SEATTLE — Starbucks employees say they are staging a “sick out” over the coffee giant’s loosening of its mask policy, and they are not alone.

Customers are being asked to get their cup of joe someplace other than Starbucks Saturday.

Employees posted on social media that they plan to hold a “sick out.”

They’re protesting the company’s decision to drop its mask mandate for vaccinated customers.

This idea is spreading.

Employees at REI are also calling for a “sick out” Saturday.

They and Starbucks employees say changing the mask requirement endangers them.

Walter Kozbiel wears his mask as he sells the Real Change newspaper; but he doesn’t think there should be a mandate inside this Starbucks.

“I just think it should be a choice,” said Kozbiel, a fixture on Seattle’s Queen Anne Hill. “I mean the business can choose that of course, too, because it is their business. But I think it also should be a choice for the people who go in there, whether they want to wear a mask or not.”

That is decidedly a minority opinion here.

“I completely support the employees,” said Penny Scordas of Seattle. “They should be worried. I don’t think we should relax completely and take off our masks because there are still plenty of people who have not been vaccinated.”

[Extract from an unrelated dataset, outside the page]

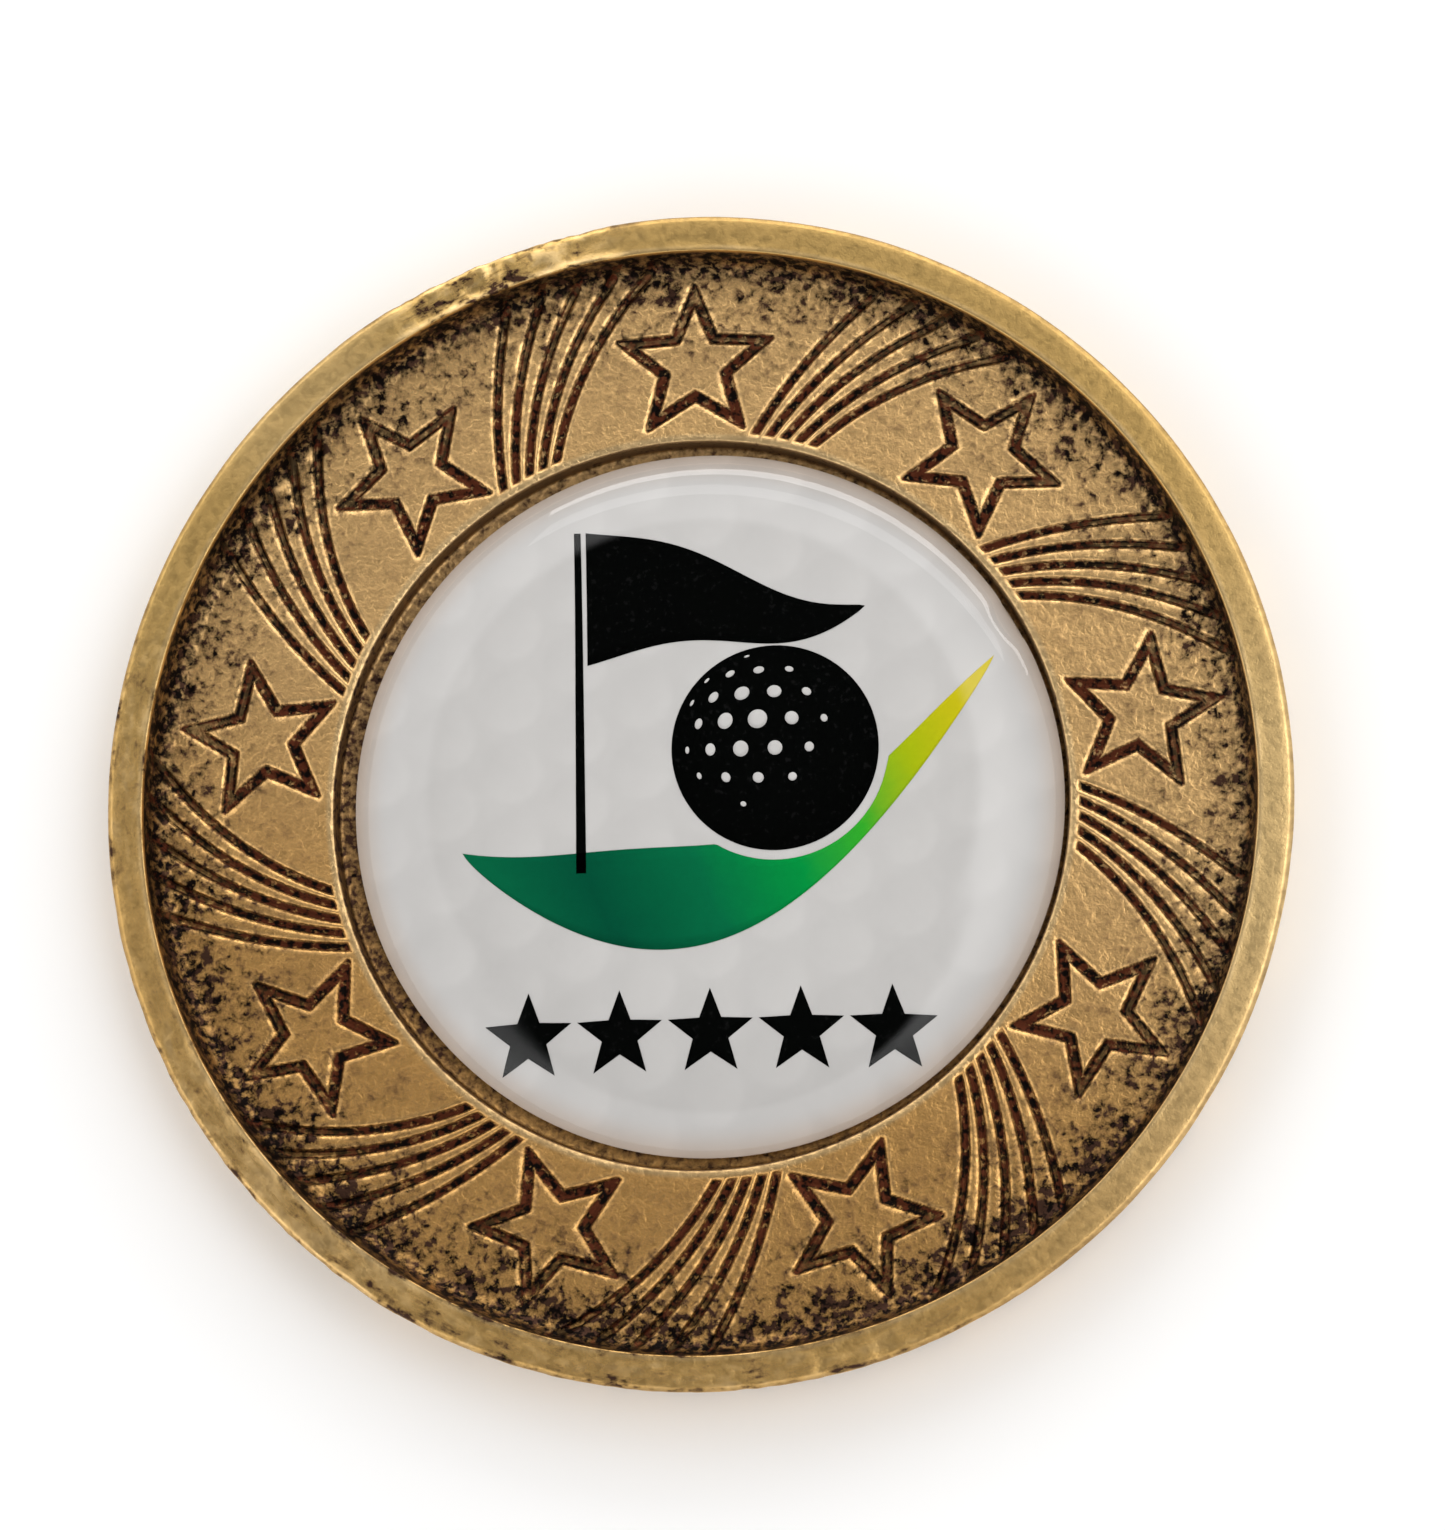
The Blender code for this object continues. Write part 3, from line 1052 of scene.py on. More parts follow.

Christy Kurtzweg was asked if she could boycott Starbucks Saturday. “I’ll try hard,” she said, with a wry smile. “But I think i can.”

Employees at REI are asking customers to boycott their stores, too, just as the company’s anniversary sale begins.

Their action is outlined in a social media post calling for a “co-op wide sick out.” The company’s decision relaxing its mask policy, wrote one worker, is “just one more kick in the gut.”

Another person questioned the protest, since the company is following the Centers for Disease Control and Prevention guideline that the vaccinated are safe going maskless indoors.

“For over a year all I’ve heard is ‘listen to the CDC!’ But now suddenly everyone is like ‘the CDC is wrong.’ Doesn’t make sense.”

But most people say they aren’t looking to change just yet. Leslie and Neil Gilham of Edmonds, REI customers, say they feel fine still wearing a mask.

“Oh, yeah,” said Leslie.

“Yeah,” agreed Neil. “I think it makes other people feel comfortable. And I think that’s important.”

The Starbucks at the top of Queen Anne Hill does require masks, but others do not.

Time will tell just how many employees actually opt-out of work Saturday.

As of Friday night, there were no comments from either company.